The role of B lymphocytes

B lymphocytes are derived from precursors in the bone marrow and also mature there. Stimulated B cells mature into plasma cells that synthesise large amounts of antibody (immunoglobulin). Immunoglobulins fall into five different structural classes (IgG, IgA, IgD, IgM and IgE) and are secreted into and circulate in the blood. Immunoglobulin molecules are also anchored in the plasma membrane of B cells, with the antigen-binding region exposed to the external environment. This surface immunoglobulin is the antigen receptor for B lymphocytes (part of the BCR), and when it binds antigen the B cell is activated, generally with the ‘help’ of a T_H cell responding to the same antigen.
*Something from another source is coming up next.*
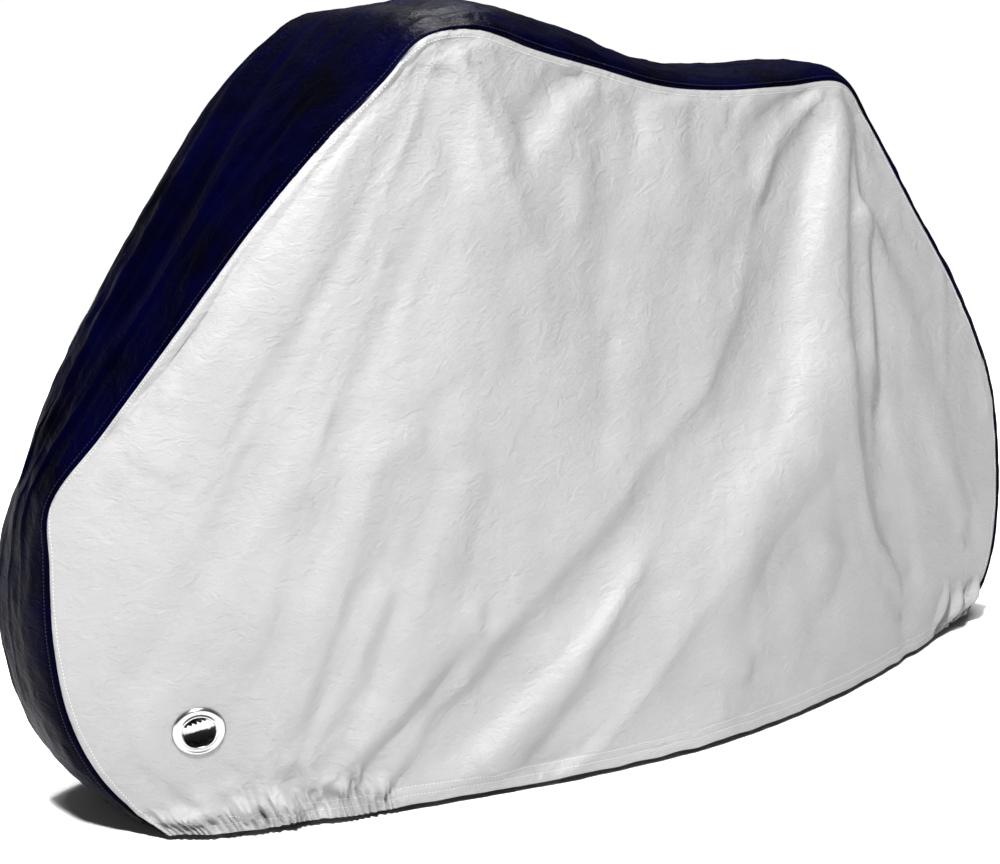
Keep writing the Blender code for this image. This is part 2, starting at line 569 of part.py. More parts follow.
def main():
    """Clear the scene and build the cover."""
    for old in list(bpy.data.objects):
        bpy.data.objects.remove(old, do_unlink=True)
    for name in ("bicycle_cover", "cutters"):
        bpy.context.scene.collection.children.link(bpy.data.collections.new(name))
    silver = principled("silver_cloth", SILVER, 0.55, 0.0)
    night = principled("night_blue_cloth", NIGHT_BLUE, 0.50, 0.0)
    chrome = principled("chromed_brass", CHROME, 0.15, 1.0)

    seams = Seams()
    centre = centre_surface(seams)
    frames = {}
    for side, label in ((-1, "left"), (1, "right")):
        panel = side_surface(seams, side)
        seat = Seat(panel, side)
        panel = seat.flatten(panel)
        frames[side] = seam_frame(seams, panel, side)
        strip = side_panel(seams, panel, frames[side], side, label, silver)
        punch(strip, seat, label)
        eyelet(seat, label, chrome)
    centre_panel(seams, centre, frames, night)


main()
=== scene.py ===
"""Looks of the fitted bicycle cover: its draped panels, gathered hems, stitching and eyelets.

All tables are in the bicycle's own measures: `back` is the distance behind the front hub, `out`
the distance from the middle plane and `height` the distance above the floor, all in metres.
place() turns them into the part's frame, +X to the rear, +Y to the bicycle's right and +Z up.
"""

import logging
from dataclasses import dataclass, field
from enum import Enum
from typing import NamedTuple, Optional, Sequence

import bmesh
import bpy
import numpy as np
from mathutils import Matrix, Vector


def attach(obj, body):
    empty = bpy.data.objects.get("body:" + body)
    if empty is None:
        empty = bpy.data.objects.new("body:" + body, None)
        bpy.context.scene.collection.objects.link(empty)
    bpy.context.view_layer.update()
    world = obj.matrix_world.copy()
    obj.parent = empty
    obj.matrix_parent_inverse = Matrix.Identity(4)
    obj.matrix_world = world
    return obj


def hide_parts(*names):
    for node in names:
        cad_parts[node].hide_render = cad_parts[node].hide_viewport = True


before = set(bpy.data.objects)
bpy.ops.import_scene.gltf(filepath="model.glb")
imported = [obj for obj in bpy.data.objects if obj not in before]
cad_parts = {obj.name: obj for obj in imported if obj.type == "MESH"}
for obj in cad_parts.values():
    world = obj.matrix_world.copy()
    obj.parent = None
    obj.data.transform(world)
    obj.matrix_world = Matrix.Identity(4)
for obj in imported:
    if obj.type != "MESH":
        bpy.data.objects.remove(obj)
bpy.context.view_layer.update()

logging.basicConfig(level=logging.INFO, format="%(levelname)s %(message)s")
LOG = logging.getLogger("cover")

# ---- driving dimensions, metres ----------------------------------------------------------
STEM_BACK = 0.205                  # the part's origin, behind the front hub ...
STEM_HEIGHT = 1.074                # ... and above the floor
CLOTH = 0.0006                     # thickness of the cloth that shows
PATH_STEPS = 24                    # points worked out between two stations of a curve
CAD_COLUMNS = 44                   # cells of the solid side panel, front to rear ...
CAD_ROWS = 22                      # ... and hem to seam
EYELET_U = 0.115                   # the eyelet's place in the panel, as shares of the same
EYELET_V = 0.258
CUT_RADIUS = 0.029                 # hole in the cloth under the eyelet
FLAT_RADIUS = 0.066                # the cloth is flat this far around the eyelet ...
SETTLED_RADIUS = 0.100             # ... and back in its own drape this far out
CALM_RADIUS = 0.040                # no creases this near the eyelet's axis ...
CALM_SPAN = 0.045                  # ... and all of them this much further out
SEAM_FADE = 0.05                   # share of a side panel over which folds die out at a seam
FOLD_FADE = 0.18                   # how far a fold runs on past its ends, as a share of it
FOLD_ENDS = 0.3                    # share of its length over which each end dies out
CROWN_POWER = 2.6                  # how flat the crown of the centre panel is
CROWN_ROUND = 0.625                # how round it turns down into the seams
HEM_ROWS = (0.013, 0.025)          # distance of the two stitched rows from the hem's edge
HEM_DENT = 0.0007                  # depth of the groove that a stitched row draws ...
HEM_DENT_WIDTH = 0.0018            # ... and its half width
SEAM_ROW = 0.009                   # distance of the top stitching from a seam
STITCH_PITCH = 0.0052
STITCH_SIZE = (0.0038, 0.00084, 0.00072)  # length, width and height of a stitch
STITCH_RISE = 0.0002               # a stitch's middle stands this far out of the cloth
FRONT_ELASTIC = 0.34               # gathered length of the hem from the front seam
REAR_ELASTIC = 0.13                # and from the rear seam
GATHER_TOP = 0.022                 # the gathers fade from this height above the hem to twice it
LATTICE = 256                      # cells after which the noise repeats
SHARP_CLOTH = 60                   # degrees from which an edge of the cloth stays sharp ...
SHARP_METAL = 55                   # ... and one of an eyelet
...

Once activated, the B cell undergoes mitotic division to produce a clone of cells able to synthesise immunoglobulin of the same antigen specificity. Most of the B cells of such a clone mature into plasma cells. When an antigen is encountered for the first time, this is described as the primary immune response. A few cells from the same clone mature to become memory B cells, small long-lived circulating lymphocytes that are able to respond quickly to any subsequent challenge with the same antigen. Antibody production during this secondary immune response occurs much more rapidly, is of much greater magnitude and produces IgG rather than IgM. This phenomenon explains the lifetime immunity that follows many common infections; it is also the general principle on which vaccination is based. Antibodies neutralise or destroy invading organisms by a number of methods (see Fig. 11.2).

FIG. 11.2 The basics of the immune response (illustration opposite)
This diagram outlines the key steps in the adaptive immune response, i.e. recognition of antigen, activation of the response, generation of effector mechanism and destruction or inactivation of the antigen.
Recognition of antigen
T and B cells carry antigen receptors on their surface, the T cell receptor (TCR) and B cell receptor (BCR). The BRC consists of surface immunoglobulin plus certain accessory molecules. Random rearrangement of the genes for the variable region of the receptor molecules gives rise to receptors with a truly staggering range of antigen binding sites. Each individual T or B cell has specificity for only one antigen, but the entire population is very varied.
Activation of the immune system
Initiation of an immune response first requires contact between antigen Ag and surface receptors on mature lymphocytes. There are several mechanisms of activation:

1. Activation of T cells is dependent on antigen presenting cells APC. The antigen is taken up by an APC (e.g. macrophage, B lymphocyte, dendritic cell, Langerhans cell of skin) and broken down to short peptides (see Fig. 11.3). Processed antigen PA is then bound to a major histocompatibility complex molecule MHC, and the MHC-peptide complex is incorporated into the cell membrane so that the bound antigenic peptide is exposed to the extracellular fluid. Contact with a mature T cell bearing a T cell receptor with appropriate specificity activates the T cell. The type of response depends on whether the peptide is presented bound to MHC class I or II. Antigenic peptides bound to class II MHC molecules induce a T helper cell T_H response needed to activate B cells B and cytotoxic T cells T_C. B cell receptors (sIg) or T_C receptor must also bind to the antigen for activation to occur. T_H cells secrete a variety of interleukins IL that mediate activation, clonal expansion and maturation of the B or cytotoxic T cell response.